En La religión en los límites de la mera razón
(primera parte) y en la Crítica de la razón práctica
(I, escolio 2 del teorema 4), por no recordar la Fundamentación
(II), Kant afinna que el amor propio, sin ser necesariamente culpable
constituye el mal, estricto e irredento. La malignidad (vitiositas,
pravitas) del hombre encuentra en el amor propio el pecado original
de la moral, porque le vuelve complaciente. Se podrá
objetar que en sus Lecciones de ética -especialmente en "Sobre
la autoestima debida"- admite que: nuestra autoestima no entraña
prejuicio alguno para nadie, siempre y cuando apliquemos a los demás
el mismo rasero que a nosotros, pero el hecho es que en Kant la
ética no tiene su piedra de toque en la humanidad real sino
en lo ideal humano, que es la ley. El pietista que Kant jamás
dejó de ser muestra así claramente su atávico
miedo a la autonomía individual y su pesimismo existencias,
tan rousseauniano y abstracto que parece cómico. La función
que se autoasigna la ética kantiana es la de mostrar que
hay otra forma de comportamiento, no egoísta, que sin embargo
puede hacer igualmente feliz al hombre. Bastará, sin
embargo, la lectura de Sobre el pretendido derecho de mentir para
alcanzar los límites del deber kantiano, su lado más
totalitario y siniestro. La felicidad kantiana del deber es
la felicidad de los tristes: el miedo al famoso fuste torcido es
algo estructural en el kantismo.
Sirva este breve paseo por el precepto del amor propio para recordar
que la filosofía no surgió para hacer más desgraciados
a los humanos, sino para liberarlos del miedo a través del
uso de la razón. Una ética sin amor propio llevaría
a la desazón nihilista e instrumental más extrema.
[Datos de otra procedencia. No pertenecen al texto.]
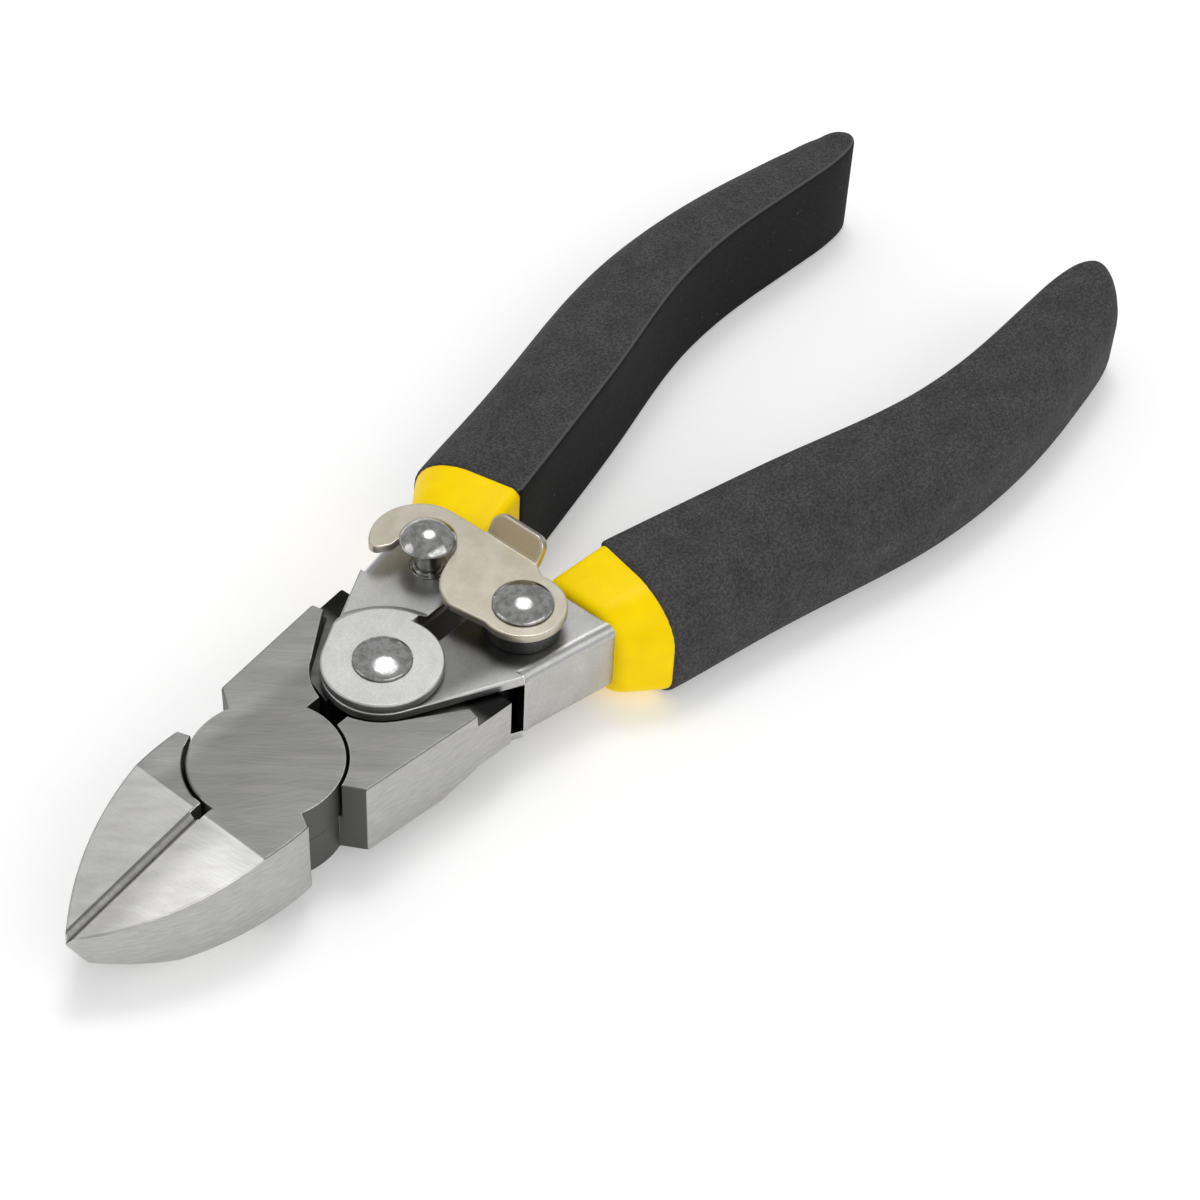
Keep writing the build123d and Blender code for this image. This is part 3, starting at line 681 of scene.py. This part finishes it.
def collar_ring(outer, inner, half, back, inside, inset):
    """A closed section of the grip between two plan points: large corners at its back, small ones inside."""
    outer, inner = np.array(outer), np.array(inner)
    toward = (inner - outer) / np.hypot(*(inner - outer))
    width = np.hypot(*(inner - outer))
    points = []
    under = (back[0] * UNDER_SHARE, back[1] * UNDER_SHARE)
    corners = ((0.0, 1, back, 180), (width, 1, inside, 90), (width, -1, inside, 0), (0.0, -1, under, -90))
    for d, up, (across, rise), start in corners:
        across, rise = max(across - inset, LEAST_CORNER), max(rise - inset, LEAST_CORNER)
        centre = abs(d - inset - across) if d else inset + across
        for k in range(CORNER_POINTS):
            a = math.radians(start - 90 * k / (CORNER_POINTS - 1))
            reach = centre + across * math.cos(a)
            plan = outer + toward * reach
            points.append((*plan, MID + up * (half - inset - rise) + rise * math.sin(a)))
    return points


def collar(node, cover, side, name):
    """The dipped liner: a flared collar with a rolled lip, and the sleeve that the cover hides."""
    outline = open_outline(cover, side)
    low, high = (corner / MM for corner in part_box(node))
    front_outer = np.array([low.x, side * COLLAR_FRONT[1]])
    front_inner = np.array([low.x, side * COLLAR_FRONT[0]])
    rear_outer, rear_inner = outline[0], outline[-1]
    toward = (rear_inner - rear_outer) / np.hypot(*(rear_inner - rear_outer))
    rear_outer = rear_outer + toward * UNDER_COVER + (BEHIND_FRONT, 0)
    rear_inner = rear_inner - toward * UNDER_COVER + (BEHIND_FRONT, 0)
    rear_half = MID - UNDER_COVER
    length = rear_outer[0] - low.x
    rings = []
    for u, inset in [(d / length, inset) for d, inset in COLLAR_LIP] + [(u, 0.0) for u in COLLAR_SHARES]:
        flare = u**FLARE_POWER
        rings.append(collar_ring(
            front_outer + (rear_outer - front_outer) * (u, flare),
            front_inner + (rear_inner - front_inner) * (u, flare),
            COLLAR_FRONT[2] + (rear_half - COLLAR_FRONT[2]) * flare,
            [front + gain * u for front, gain in COLLAR_BACK], COLLAR_INSIDE, inset))
    tip_at = int(np.argmax(outline[:, 0]))
    outer_side, inner_side = outline[:tip_at], outline[:tip_at:-1]
    for x in (*SLEEVE_X, high.x):
        outer_y = np.interp(x, outer_side[:, 0], outer_side[:, 1]) - side * SLEEVE_INSET[0]
        inner_y = np.interp(x, inner_side[:, 0], inner_side[:, 1]) + side * SLEEVE_INSET[1]
        rings.append(collar_ring(
            (x, outer_y), (x, inner_y), COLLAR_FRONT[2], SLEEVE_BACK, COLLAR_INSIDE, 0.0))
    b = bmesh.new()
    count = len(rings[0])
    made = [[b.verts.new(Vector(v) * MM) for v in ring] for ring in rings]
    for here, ahead in zip(made, made[1:]):
        for i in range(count):
            j = (i + 1) % count
            b.faces.new((here[i], here[j], ahead[j], ahead[i]))
    b.faces.new(made[0][::-1])
    b.faces.new(made[-1])
    bmesh.ops.recalc_face_normals(b, faces=b.faces)
    for f in b.faces:
        f.smooth = len(f.verts) == 4
    mesh = bpy.data.meshes.new(name)
    b.to_mesh(mesh)
    b.free()
    add_piece(name, mesh, node, "collar_vinyl")


for side, hand in ((1, "left"), (-1, "right")):
    collar(hand + "_grip_liner", hand + "_grip_cover", side, hand + "_collar_dipped")
    soft_cover(hand + "_grip_cover", side, hand + "_cover_moulded")


# ---------------------------------------------------------------- studio


def studio_floor(half, grey_level, glow):
    mesh = bpy.data.meshes.new("floor")
    corners = [(-half, -half, 0), (half, -half, 0), (half, half, 0), (-half, half, 0)]
    mesh.from_pydata(corners, [], [(0, 1, 2, 3)])
    floor = bpy.data.objects.new("floor", mesh)
    scene.collection.objects.link(floor)
    s = Shader("paper")
    s.finish([grey_level] * 3, 0.0, 0.9, Emission_Color=(1, 1, 1, 1), Emission_Strength=glow)
    mesh.materials.append(s.material)


def softbox(name, direction, distance, size, radiance):
    """A round or oblong lamp that faces the origin."""
    light = bpy.data.lights.new(name, "AREA")
    light.shape = "ELLIPSE" if size[0] == size[1] else "RECTANGLE"
    light.size, light.size_y = size
    light.energy = radiance * math.pi * size[0] * size[1]
    lamp = bpy.data.objects.new(name, light)
    toward = Vector(direction).normalized()
    lamp.location = toward * distance
    lamp.rotation_mode = "QUATERNION"
    lamp.rotation_quaternion = toward.to_track_quat("Z", "Y")
    scene.collection.objects.link(lamp)


def studio_world(radiance):
    world = bpy.data.worlds.new("studio")
    scene.world = world
    world.use_nodes = True
    world.node_tree.nodes["Background"].inputs["Color"].default_value = (radiance, radiance, radiance, 1)


def camera(location, azimuth, elevation, roll, lens):
    """Looks along the azimuth and elevation, in degrees, turned about its own axis by roll."""
    data = bpy.data.cameras.new("camera")
    data.sensor_width = 36.0
    data.lens = lens
    data.clip_start, data.clip_end = 0.02, 20.0
    made = bpy.data.objects.new("camera", data)
    scene.collection.objects.link(made)
    a, e, r = (math.radians(v) for v in (azimuth, elevation, roll))
    back = Vector((math.sin(a) * math.cos(e), -math.cos(a) * math.cos(e), math.sin(e)))
    level = Vector((math.cos(a), math.sin(a), 0.0))
    up = back.cross(level)
    right = level * math.cos(r) + up * math.sin(r)
    placed = Matrix((right, back.cross(right), back)).transposed().to_4x4()
    placed.translation = Vector(location)
    made.matrix_world = placed
    scene.camera = made


scene.view_settings.view_transform = "Standard"
studio_floor(half=3.0, grey_level=0.88, glow=0.24)
studio_world(radiance=0.5)
# name, direction, distance, width and height, radiance
softbox("overhead", (0.26, 0.20, 0.94), 1.0, (0.55, 0.55), 1.7)
softbox("key", (0.26, 0.20, 0.94), 0.95, (0.26, 0.26), 6.2)
softbox("right_fill", (-0.1, -0.8, 0.6), 1.2, (1.4, 0.7), 1.2)
softbox("left_fill", (-0.8, 0.6, 0.5), 1.2, (0.7, 0.7), 0.7)
camera(location=(-0.21765, -0.17349, 0.28059), azimuth=-52.17, elevation=45.45, roll=3.4, lens=82.5)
La sociedad democrática no puede existir sin ciudadanía,
es decir, sin sujetos activos; y el sujeto se merece decir "yo"
en voz bien alta, como actor de su propia historia y no de la que
algunos tutores pretendan escribirle. El amor propio y la
autonomía moral -que tiene en el disidente a su último
héroe- constituyen el primer peldaño en la reivindicación
de la democracia, contra cualquier tentación organicista.